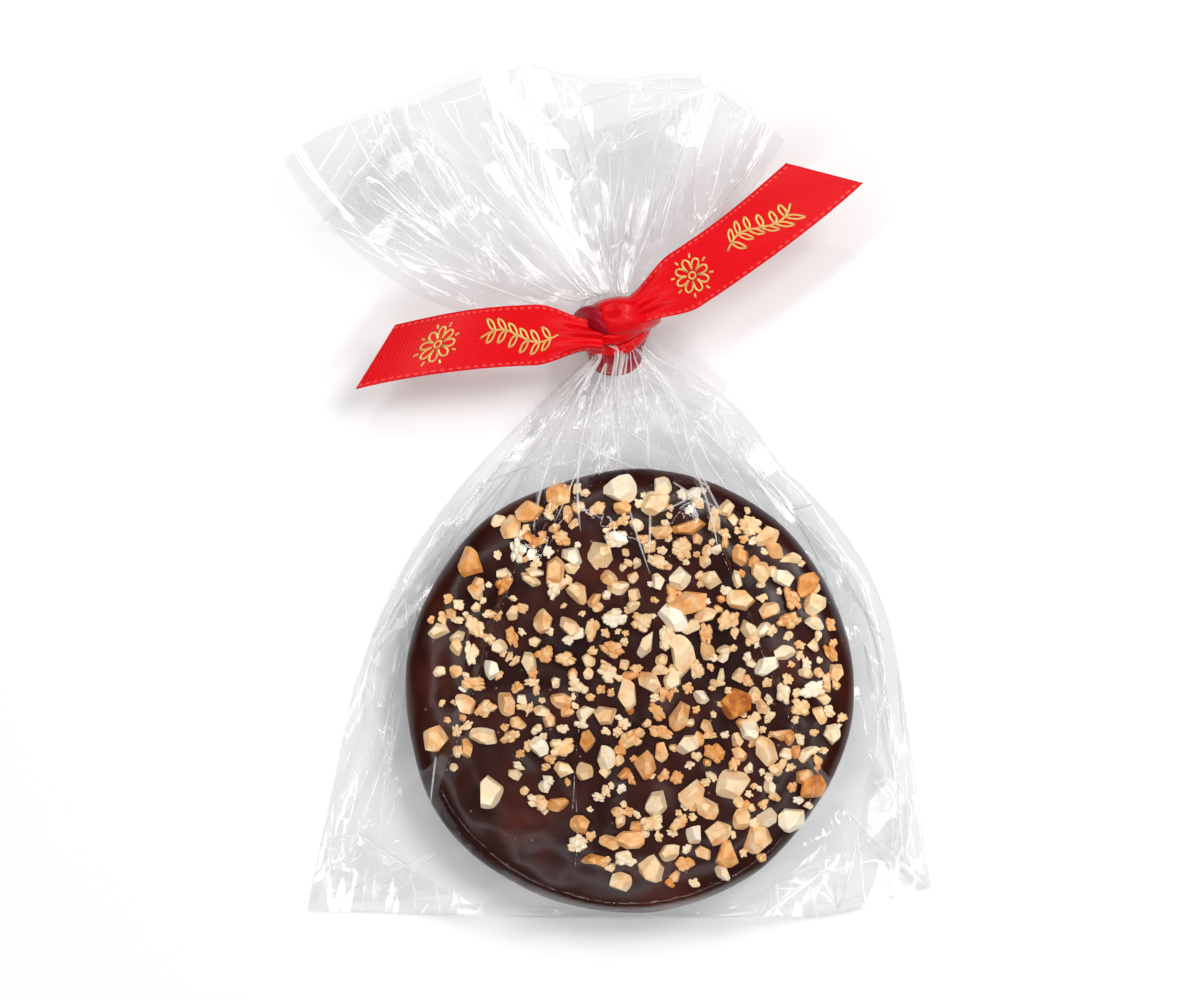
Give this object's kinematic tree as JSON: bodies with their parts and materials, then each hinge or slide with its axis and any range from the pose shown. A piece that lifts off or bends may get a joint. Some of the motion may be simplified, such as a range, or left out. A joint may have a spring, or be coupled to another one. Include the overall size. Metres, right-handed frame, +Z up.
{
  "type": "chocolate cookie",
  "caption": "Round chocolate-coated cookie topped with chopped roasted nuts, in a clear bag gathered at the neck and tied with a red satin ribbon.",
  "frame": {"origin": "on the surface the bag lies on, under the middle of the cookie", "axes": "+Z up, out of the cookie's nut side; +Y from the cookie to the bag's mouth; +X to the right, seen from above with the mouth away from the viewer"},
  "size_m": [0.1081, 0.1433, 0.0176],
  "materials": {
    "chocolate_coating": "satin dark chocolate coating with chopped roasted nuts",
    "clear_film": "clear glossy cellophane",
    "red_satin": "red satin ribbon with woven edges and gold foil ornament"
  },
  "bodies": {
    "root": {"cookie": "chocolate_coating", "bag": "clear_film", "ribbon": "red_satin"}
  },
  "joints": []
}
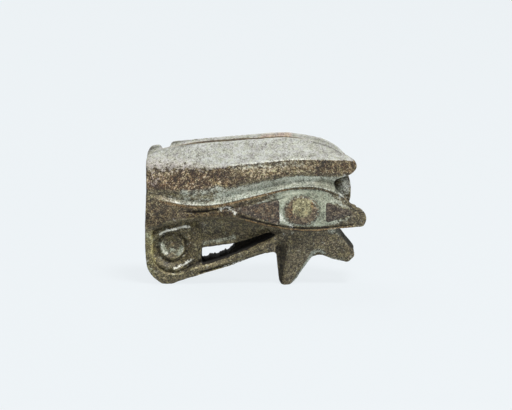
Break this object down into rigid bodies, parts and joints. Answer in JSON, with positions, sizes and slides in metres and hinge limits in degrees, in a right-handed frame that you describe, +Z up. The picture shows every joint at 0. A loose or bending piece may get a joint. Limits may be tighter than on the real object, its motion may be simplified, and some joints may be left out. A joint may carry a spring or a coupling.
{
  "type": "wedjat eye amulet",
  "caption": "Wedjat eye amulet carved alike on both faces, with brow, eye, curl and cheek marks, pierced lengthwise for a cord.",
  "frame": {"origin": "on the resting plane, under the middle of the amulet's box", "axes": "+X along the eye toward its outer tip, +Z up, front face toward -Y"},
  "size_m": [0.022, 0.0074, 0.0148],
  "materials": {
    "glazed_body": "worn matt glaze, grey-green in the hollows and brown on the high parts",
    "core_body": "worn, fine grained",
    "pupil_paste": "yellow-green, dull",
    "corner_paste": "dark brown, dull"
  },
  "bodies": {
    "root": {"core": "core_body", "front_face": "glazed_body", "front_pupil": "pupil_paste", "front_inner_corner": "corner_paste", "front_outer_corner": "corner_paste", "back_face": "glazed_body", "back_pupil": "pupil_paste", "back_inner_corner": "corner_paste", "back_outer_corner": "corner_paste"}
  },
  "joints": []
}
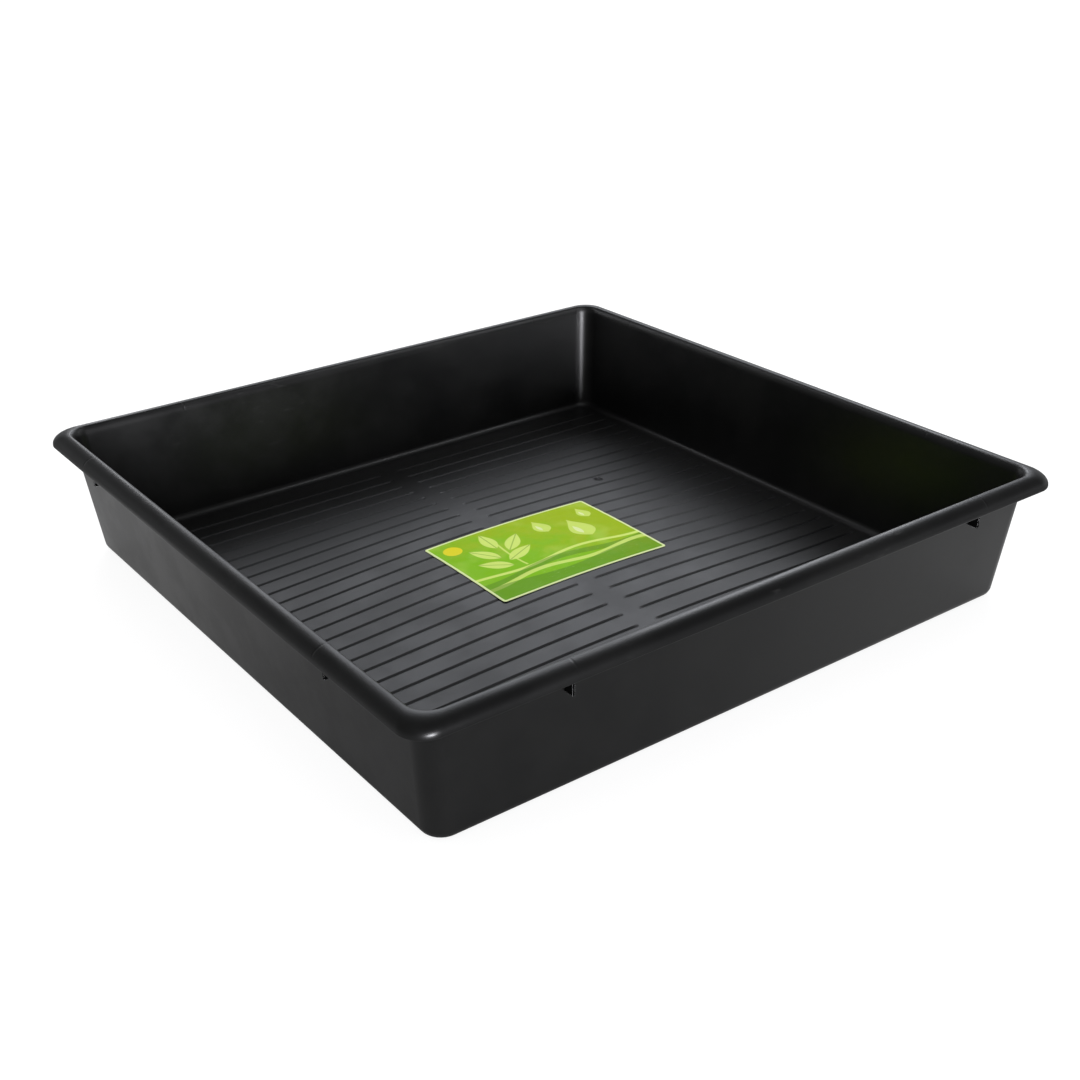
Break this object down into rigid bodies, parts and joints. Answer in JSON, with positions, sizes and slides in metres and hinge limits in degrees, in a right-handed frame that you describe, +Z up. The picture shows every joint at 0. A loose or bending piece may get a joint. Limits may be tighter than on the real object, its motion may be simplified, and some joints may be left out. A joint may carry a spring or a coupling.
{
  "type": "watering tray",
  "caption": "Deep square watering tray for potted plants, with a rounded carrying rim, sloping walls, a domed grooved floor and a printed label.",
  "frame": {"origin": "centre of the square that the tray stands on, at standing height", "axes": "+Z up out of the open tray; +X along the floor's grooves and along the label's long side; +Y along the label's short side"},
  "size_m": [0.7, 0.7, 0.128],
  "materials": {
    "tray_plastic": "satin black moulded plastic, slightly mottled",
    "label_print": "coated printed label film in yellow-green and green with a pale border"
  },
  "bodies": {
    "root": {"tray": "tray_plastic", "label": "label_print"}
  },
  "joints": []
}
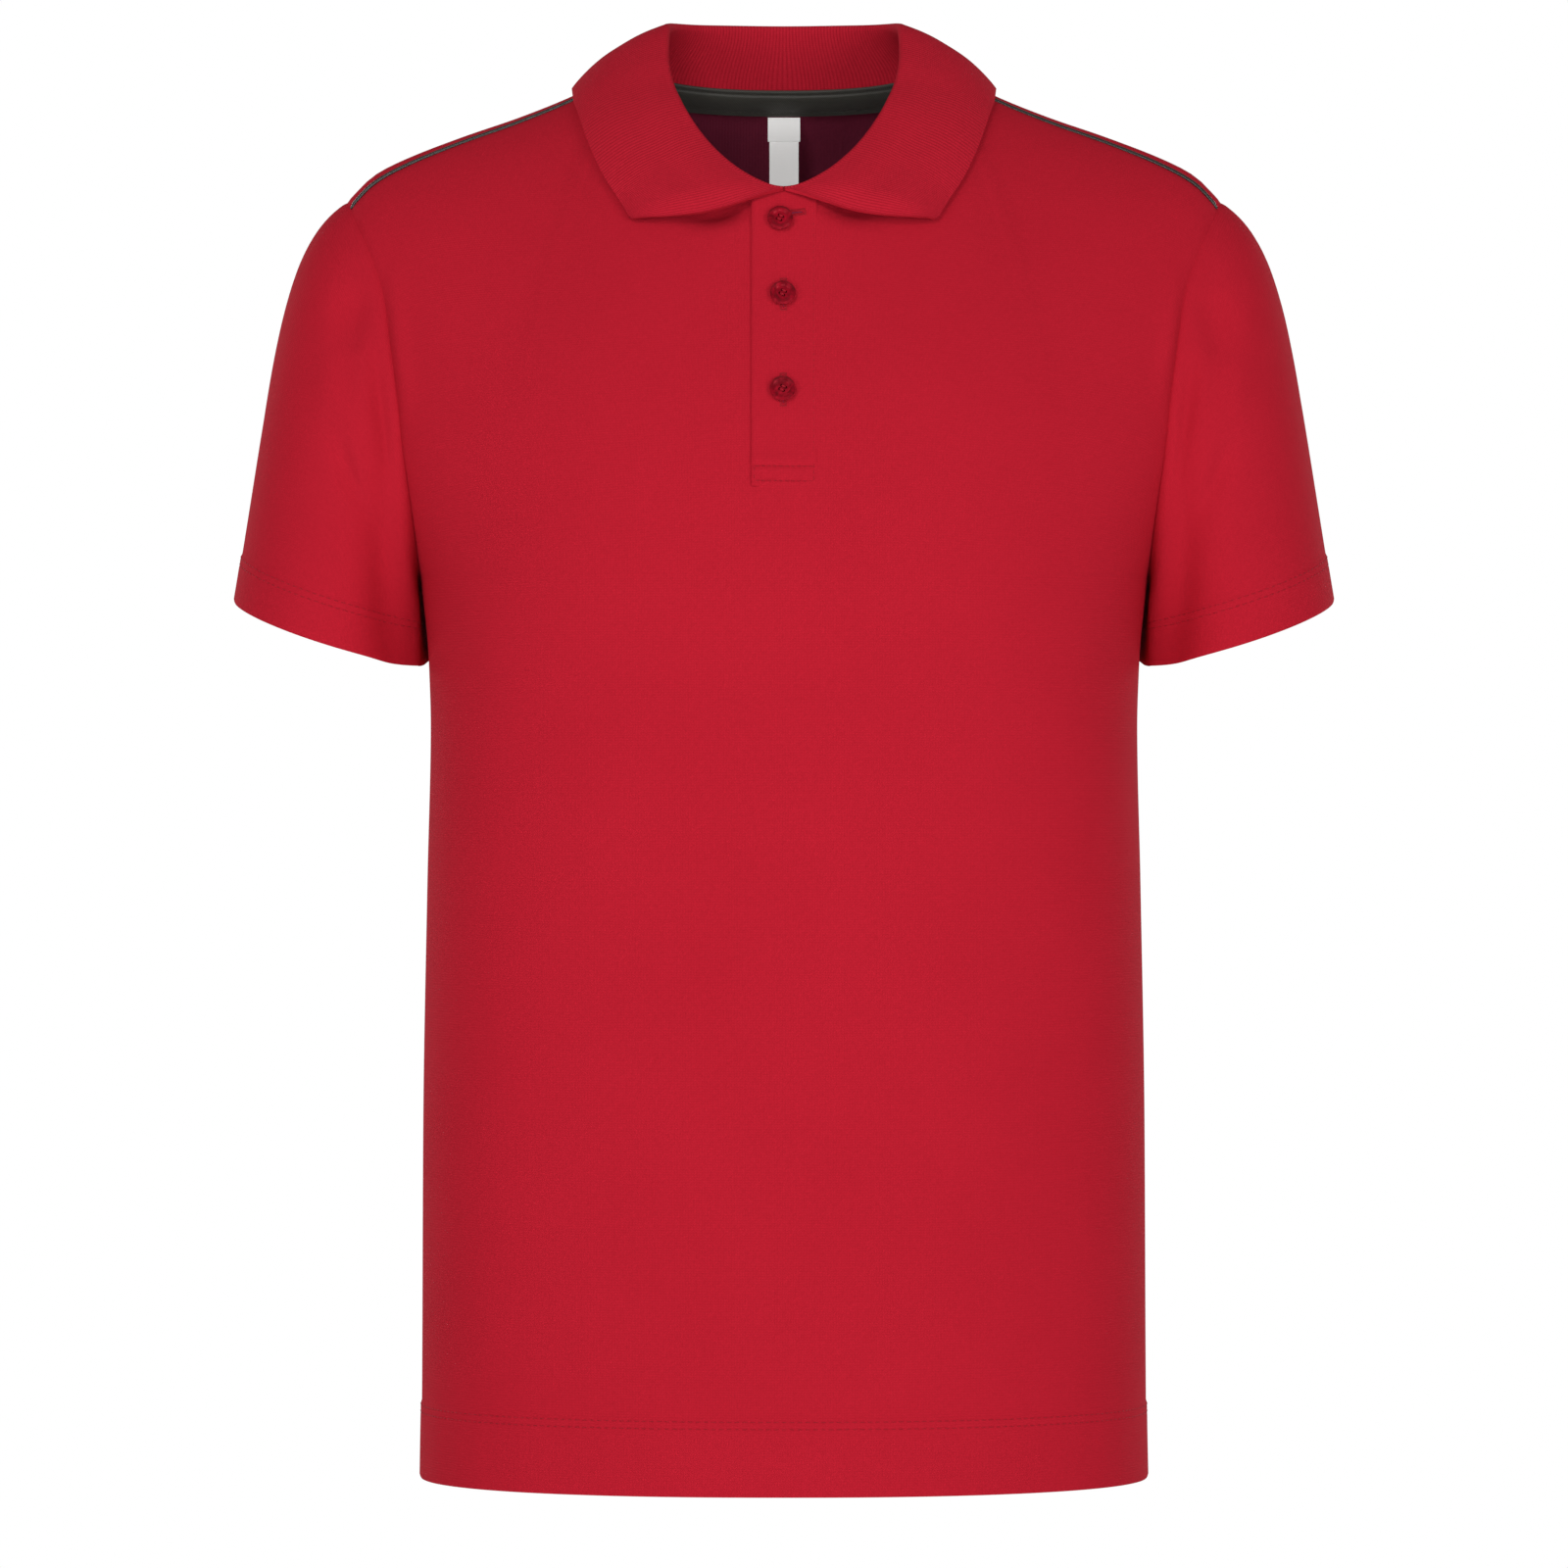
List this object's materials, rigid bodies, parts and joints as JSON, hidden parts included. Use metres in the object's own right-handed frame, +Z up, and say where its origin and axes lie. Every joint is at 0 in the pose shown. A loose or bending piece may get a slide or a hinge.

[AIM OF THE TASK]: Your task is to pick out every line with the string "pose" and copy it.

[OUTPUT BELOW]:
Give this object's kinematic tree as JSON: bodies with their parts and materials, then each hinge or slide with its axis and any range from the pose shown. A piece that lifts off or bends may get a joint. Some of the motion may be simplified, such as a range, or left out. A joint may have a spring, or be coupled to another one. Include the overall size. Metres, right-handed frame, +Z up.
List this object's materials, rigid bodies, parts and joints as JSON, hidden parts included. Use metres in the object's own right-handed frame, +Z up, and say where its origin and axes lie. Every joint is at 0 in the pose shown. A loose or bending piece may get a slide or a hinge.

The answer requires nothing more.